Hmmm, I've been contemplating this for a day or two.  According to Cordain
and others, up to 1/3 of the h/g diet was carbs in the form of fruits &
vegetables.  BUT!  Wouldn't these carbs be mostly fiber?  Actually, we
already know this is the case; agriculture has created fruits and vegetables
both larger in size and lower in fiber than wild fruits and vegetables.  I'm
sure most of us are familiar with the routine; if counting your carbs (for
whatever reason, but usually to lose weight), subtract the fiber count from
the whole carb count, as fiber doesn't count.  Rather, fiber carbs are good,
starch carbs are bad.  So, while the overall carb count may have been "up
there" (according to, say, Atkins), the 'bad' carb count was still pretty
low.  No real point here, just something I found interesting.

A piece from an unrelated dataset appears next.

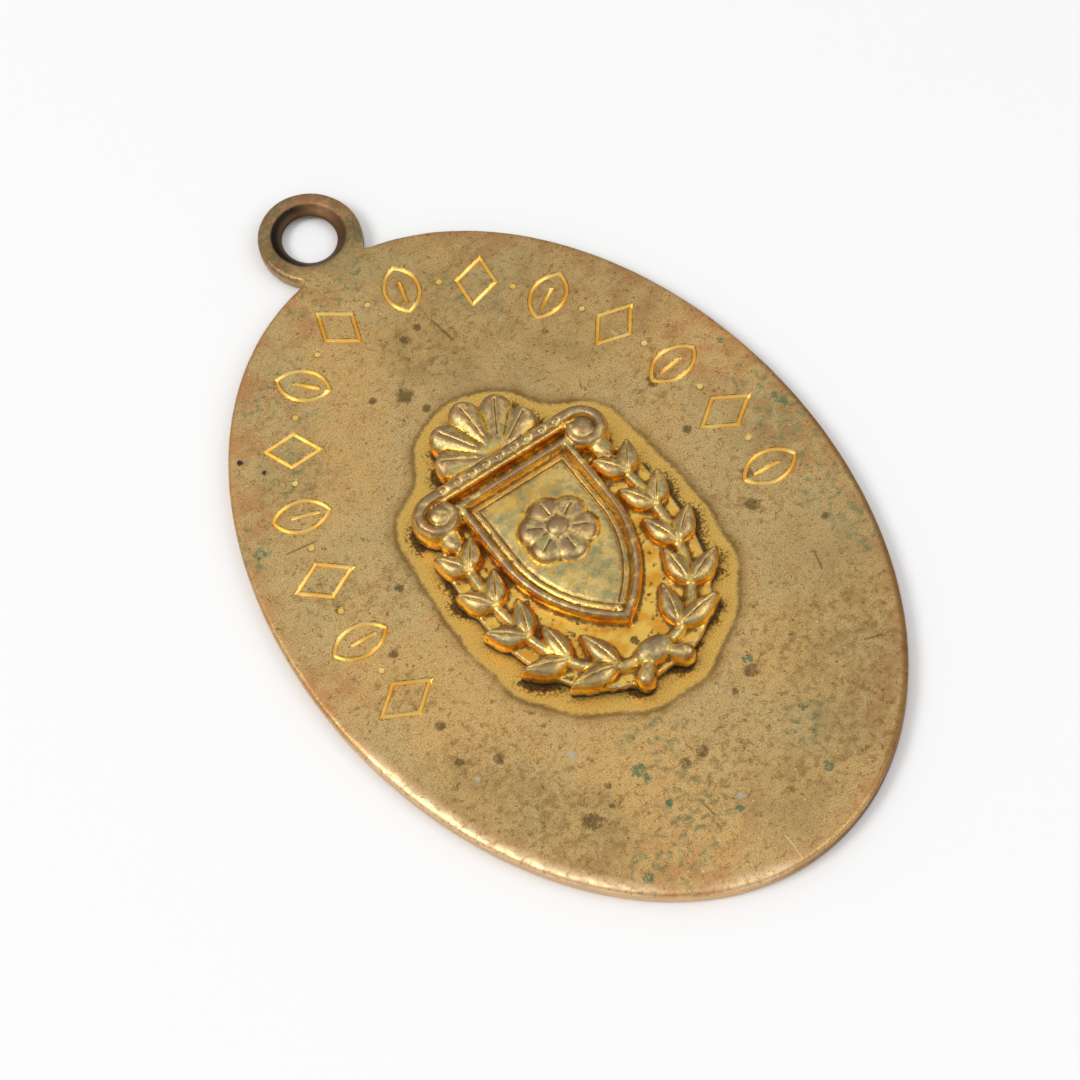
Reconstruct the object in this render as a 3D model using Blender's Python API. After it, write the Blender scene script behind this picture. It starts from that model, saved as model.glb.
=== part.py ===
"""Oval brass office badge: a stamped plate with its hanging eye, and a struck relief soldered on it.

Metres, +Z up. The badge lies on its back, as it is put down. The origin is the middle of the oval on
the flat back, +Y runs to the hanging eye, and +X is to the right as one looks at the front.
The plate, the eye and the relief are soldered metal, so they are fused into one solid.
"""

import math

import bmesh
import bpy
from mathutils import Matrix, Vector

MM = 0.001

# Plate
PLATE_LENGTH = 68.0 * MM
PLATE_WIDTH = 46.4 * MM
PLATE_THICKNESS = 1.5 * MM
RIM_ROUNDING = 0.4 * MM
OVAL_SEGMENTS = 112
ROUNDING_STEPS = 3

# Hanging eye, a countersunk lug of the same sheet, a little longer than it is wide
EYE_WIDTH = 8.9 * MM
EYE_LENGTH = 10.0 * MM
EYE_BEYOND_RIM = 3.7 * MM
HOLE_BEYOND_RIM = 3.9 * MM
HOLE_MOUTH_WIDTH = 6.4 * MM
HOLE_MOUTH_LENGTH = 6.9 * MM
HOLE_THROAT_WIDTH = 4.7 * MM
HOLE_THROAT_LENGTH = 5.3 * MM
HOLE_THROAT_LAND = 0.3 * MM
NECK_WIDTH = 6.0 * MM
EYE_SEGMENTS = 40

# Engraved border: lozenges and leaves in turn, with a drilled point between two marks
MARK_COUNT = 14
MARK_HEIGHT = 4.7 * MM
LOZENGE_WIDTH = 3.3 * MM
LEAF_WIDTH = 2.9 * MM
LEAF_SIDE_STEPS = 5
VEIN_LENGTH = 3.1 * MM
BORDER_INSET = 3.2 * MM
BORDER_END_DROP = 5.0 * MM
GROOVE_WIDTH = 0.46 * MM
GROOVE_DEPTH = 0.26 * MM
POINT_DIAMETER = 0.7 * MM
POINT_SIDES = 10

# Relief: every height is above the plate's face
GROUND_HEIGHT = 0.9 * MM
GROUND_MARGIN = 1.6 * MM

SHIELD_WIDTH = 11.0 * MM
SHIELD_HEIGHT = 17.0 * MM
SHIELD_STRAIGHT = 6.8 * MM
SHIELD_TOP = 6.3 * MM
SHIELD_ARC_STEPS = 6
SHIELD_BORDER_WIDTH = 0.9 * MM
SHIELD_BORDER_HEIGHT = 2.1 * MM
SHIELD_EDGE_HEIGHT = 1.6 * MM
SHIELD_FIELD_EDGE_HEIGHT = 1.4 * MM
SHIELD_FIELD_HEIGHT = 2.0 * MM

ROSETTE_DROP = 7.0 * MM
ROSETTE_PETALS = 6
PETAL_LENGTH = 3.2 * MM
PETAL_WIDTH = 2.9 * MM
PETAL_HEIGHT = 2.6 * MM
BOSS_DIAMETER = 1.8 * MM
BOSS_HEIGHT = 2.9 * MM

SCROLL_WIDTH = 1.7 * MM
SCROLL_TIP_WIDTH = 0.9 * MM
SCROLL_WALL = 1.1 * MM
SCROLL_HEIGHT = 2.4 * MM
SCROLL_CLEARANCE = 0.6 * MM
VOLUTE_RADIUS = 1.8 * MM
VOLUTE_OVERHANG = 1.3 * MM
VOLUTE_TURN = math.radians(325)
VOLUTE_STEPS = 16
VOLUTE_BUTTON_DIAMETER = 1.9 * MM
VOLUTE_BUTTON_HEIGHT = 2.6 * MM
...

Then again, maybe this will make it clear why people like myself and Michael
Audette put fruit in the occasional-treat category.  And why someone with an
insulin problem must stick with very low-carb vegetables and even then watch
the overall carb intake.  Think about it; the same amount of fruits &
vegetables it takes to get, say 30 grams total-count-minus-fiber carbs is a
mere fraction, size-wise, of what our anchient cousins ate in a day.